Makgadikgadi Pans National Park is a huge area of large salt pans that are found within the semi-arid Kalahari Desert. These salt pans are the remnants of an enormous lake that emptied and dried thousands of years ago. The largest of the pans is the Nxai Pan, and there are several other unique pans spread throughout the desert.
The Makgadikgadi Pans lie roughly 150 miles south of the grazing lands around Chobe and the Okavango Delta, and this is as far as the zebra will migrate each season in search of fertile grounds and abundant vegetation.
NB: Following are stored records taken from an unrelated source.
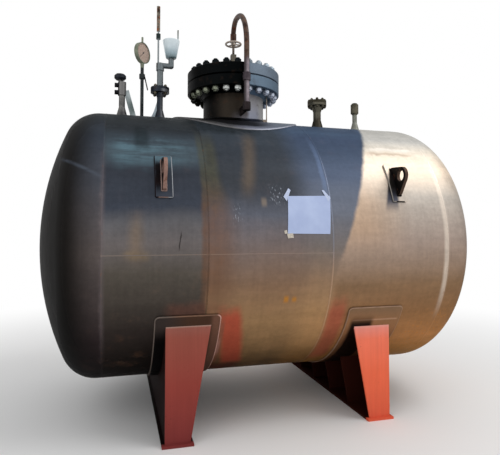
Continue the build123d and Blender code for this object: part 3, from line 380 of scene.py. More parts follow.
def shell_steel():
    """Weathered rolled plate: run-off streaks, rust below, primer beside the saddles and small marks, with
    painted shadows of the manway and the lugs, a painted sheen and painted highlights.
    """
    f = Finish("shell_steel", roughness=0.5)
    turn = f.turn()
    streaks = run_off(f)
    smears = f.noise(1.0, 6.0, 0.65, f.vector(f.x * 2.2, f.y * 9.0, f.z * 16.0))
    cloud = f.noise(1.7)
    mottle = f.noise(9.0, 6.0, 0.65)
    grain = f.noise(120.0, 3.0)
    fine = f.noise(36.0, 5.0, 0.65)
    front = f.y.step(0.05, -0.05)
    ragged_x = f.x.wavy(mottle, 0.03)
    ragged_turn = turn.wavy(mottle, 5.0)
    f.colour = plate_tone(f, turn, cloud, mottle)

    def patch(rows):
        """Patches one over another. A row is its colour, strength, lowest and highest station, lowest
        and highest angle, softness along and round the tank, and its lean, which moves it along for each
        degree."""
        for code, strength, low_x, high_x, low_turn, high_turn, soft_x, soft_turn, lean in rows:
            x = ragged_x - (turn - low_turn) * lean if lean else ragged_x
            share = x.band(low_x, high_x, soft_x) * ragged_turn.band(low_turn, high_turn, soft_turn)
            f.over(share * strength, code)

    patch(MANWAY_PATCHES)
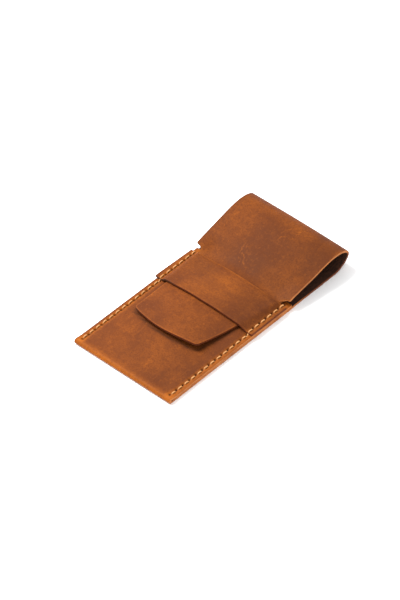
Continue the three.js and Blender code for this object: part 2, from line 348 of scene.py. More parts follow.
def outline(corners, closed=False):
    """A cut edge through corners (x, s, radius), with its corners rounded, the hide on its left."""
    points = [np.array(c[:2], float) for c in corners]
    count = len(points)
    out = []
    for i, (corner, p) in enumerate(zip(corners, points)):
        radius = corner[2]
        if radius == 0 or (not closed and i in (0, count - 1)):
            out.append(p)
            continue
        a, b = points[i - 1] - p, points[(i + 1) % count] - p
        a, b = a / np.linalg.norm(a), b / np.linalg.norm(b)
        half_angle = math.acos(np.clip(a @ b, -1, 1)) / 2
        reach = radius / math.tan(half_angle)
        centre = p + (a + b) / np.linalg.norm(a + b) * radius / math.sin(half_angle)
        start, end = p + a * reach - centre, p + b * reach - centre
        sweep = math.pi - 2 * half_angle
        steps = max(4, int(radius * sweep / ARC_STEP))
        for k in range(steps + 1):
            t = k / steps * sweep
            out.append(centre + (math.sin(sweep - t) * start + math.sin(t) * end) / math.sin(sweep))
    if closed:
        out.append(out[0])
    line = [out[0]]
    for a, b in zip(out, out[1:]):
        spacing = BENT if abs(a[1] + b[1]) < FOLD_REACH and abs(a[1]) <= FOLD_REACH else STRAIGHT
        pieces = max(1, int(round(np.linalg.norm(b - a) / spacing)))
        line += [a + (b - a) * (k + 1) / pieces for k in range(pieces)]
    return np.array(line)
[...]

For much of the year, the salt pans are a dry, harsh and arid place. It’s a place that during the dry season will be visited by tourists looking to experience this harsh environment at its most extreme, when it is devoid of water and empty of life, and as much a desert as the surrounding Kalahari. This region was for decades surrounded by fences that halted the migrations, but in the early 2000s, these fences were removed. It was only after this that the zebra could resume their migrations, an incredible feat, considering none would have ever made a similar journey within their lifetime. And it was when that migration began again, that researchers began to record this as the longest mass movement of African animals.
When the rains begin in the Makgadikgadi Pans, the usually salty, barren and lifeless land begins to be revitalised. The edge of the pans fill with water and become muddy and sludgy. By the time the zebra arrive in December, the salt pans are prime grazing land. And with the zebra, come all manner of predators and birds to temporarily populate this desert region with a vibrant array of life.